Enter Jules Goux. (Pronounced "goo" and rhymes with "roux" for the cooks out there.) His father was a factory supervisor for Peugeot, so he grew up around the company. In his twenties, young Jules was brought on to be a race driver and mechanic. His fellow teammates were Paolo Zuccarelli and Georges Boillot, who collectively surmised that a lighter, higher-revving engine was the path to victory.
Goux, who had the ear of company president Robert Peugeot, persuaded him to fund the venture and, crucially, let them do it as a “skunkworks” project away from Peugeot's engineering team. (When the effort was later discovered, it created quite the scandal within the company.)

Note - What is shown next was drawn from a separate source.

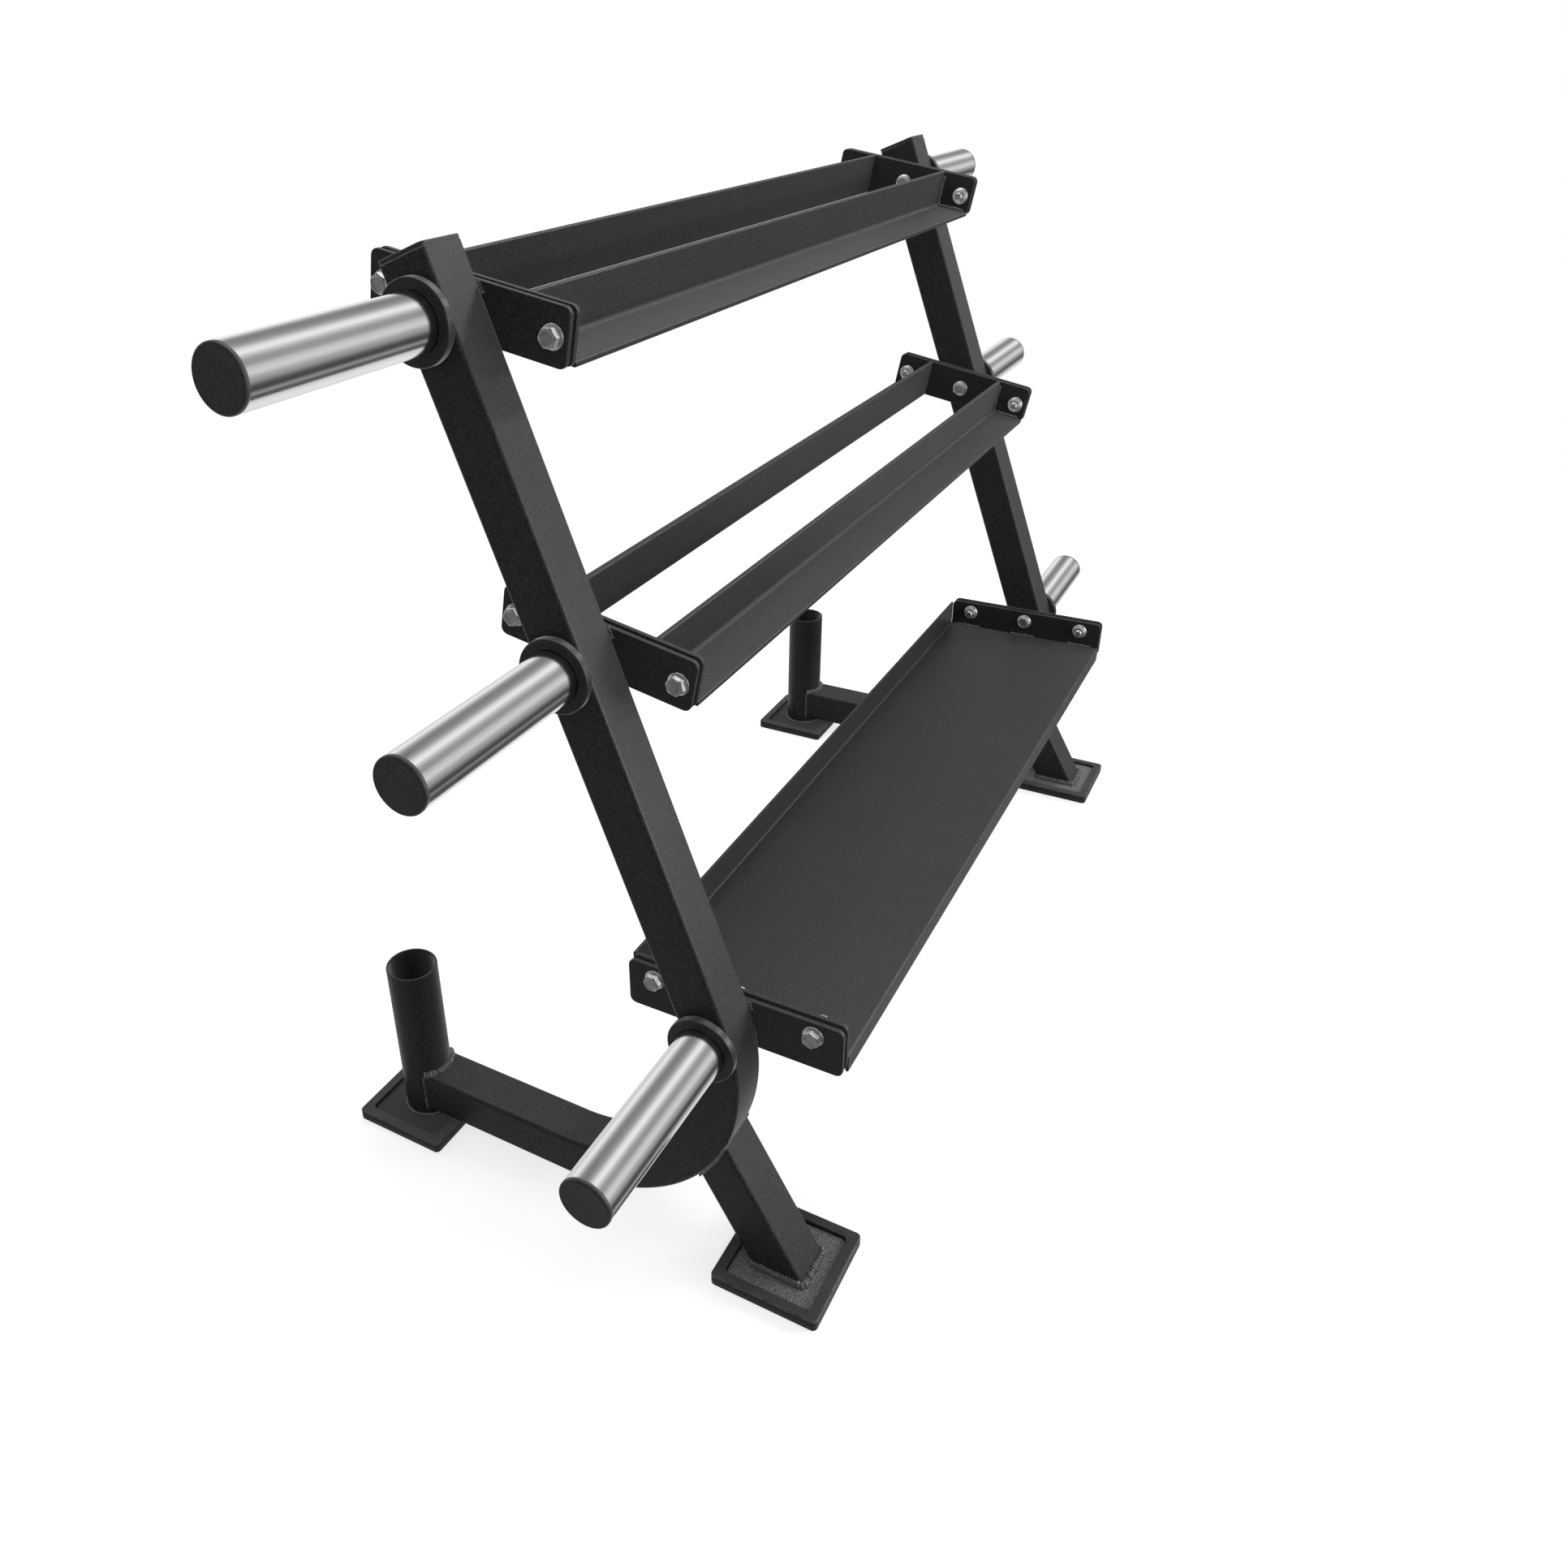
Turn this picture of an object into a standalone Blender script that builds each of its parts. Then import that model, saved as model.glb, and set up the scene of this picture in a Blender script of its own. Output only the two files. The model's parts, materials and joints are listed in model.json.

They were nicknamed Les Charlatans and they set up shop in 1912 away from the main factory. The team was not formally trained in engineering so they thought differently and were ambitious. The young men built their car, complete with a new engine of their own design, in only a matter of months. The innovative power plant was a 7.6-liter inline four-cylinder engine, dubbed the “L76," and was housed in a lightweight chassis.
It was a tour de force of “out of the box” ideas. The most notable invention was the use of dual-overhead camshafts and four valves per cylinder, with a central spark plug and domed cylinder heads. The combination of a smaller rotational mass and the dramatically improved fuel/air delivery set a new standard for power-to-weight ratio. In addition, it featured a dry-sump and fixed cylinder head -- both of which were key to delivering reliability.
The L76 worked like a charm in its first race. Boillot won overall at the 1912 French Grand Prix,then a 1,000-mile test, besting46 other competitors. The Charlatans' Peugeot dominated the earth-shaking FIATs, which were powered by15L engines, and created a sensation.
The surprising success attracted attention, and soon a representative from Indianapolis came calling. He offered the team an entry to the 1913 race and, crucially, provided financial support. The funding was used to build two race cars that would meet the rules of that race. The main adjustment was that the engines needed to be less than 450 cu. in., about 7.3 liters, which was slightly smaller than the first engines. New to the race, the organizers were helpful in providing technical support since racing on a brick-surfaced track had its own challenges.
Goux qualified seventh and Zuccarelli was 26th at the start. The Italian ran too hard early, so his car only lasted 18 laps. Goux took a more measured approach with his blue and white #16 Peugeot. He ended up leading 138 laps, and averaged 76 mph on his way to a dominant victory by 13 minutes. (All finishers had to complete the entire distance in the early days.) Notably, he made history as the first non-American to win the Indianapolis 500. As previously mentioned, he and his riding mechanic Emil Begin, drank four bottles of bubbly on the way to victory. (For the record, the bottles were only about a pint and the two shared them over the course of a six-and-a-half-hour race.)
The innovative philosophy of a lightweight, high-revving engine was a revelation. So much so, that the very next year all of the competition in the U.S. and Europe had flat-out copied the design. It wasn’t hard: Peugeot sold off its old race cars, so the competition just bought them and made castings to produce their own versions. While not ideal from a commercial perspective, the near-instantaneous ubiquity of this new engine configuration does earn the Peugeot L76 the title of the first modern racing engine.
The next year, Goux returned to Indy, but his teammate Zuccarelli did not. Sadly, he had perished in a racing accident. By 1914, all of the other top entrants were using the same design, and Goux only managed to lead a single lap and ended in fourth place
When the Great War broke out, Goux joined the French Army and served unscathed. He resumed his racing career, including placing third in the 1919 and 1921 Indy 500s. In 1921, he further etched his name in the history books, by winning the inaugural Italian Grand Prix. He retired from racing in 1926 after winning the French Grand Prix in a Bugatti. Goux continued to work for Bugatti and Peugeot until 1954. He died in 1965, exactly one month shy of his 80th birthday.
Goux’s role in automotive history is indelible, yet he is virtually unknown. (Admittedly, I had never heard of him before this research!) He was a true pioneer whose clever idea and collaboration with his fellow Charlatans made their mark on cars even to this day.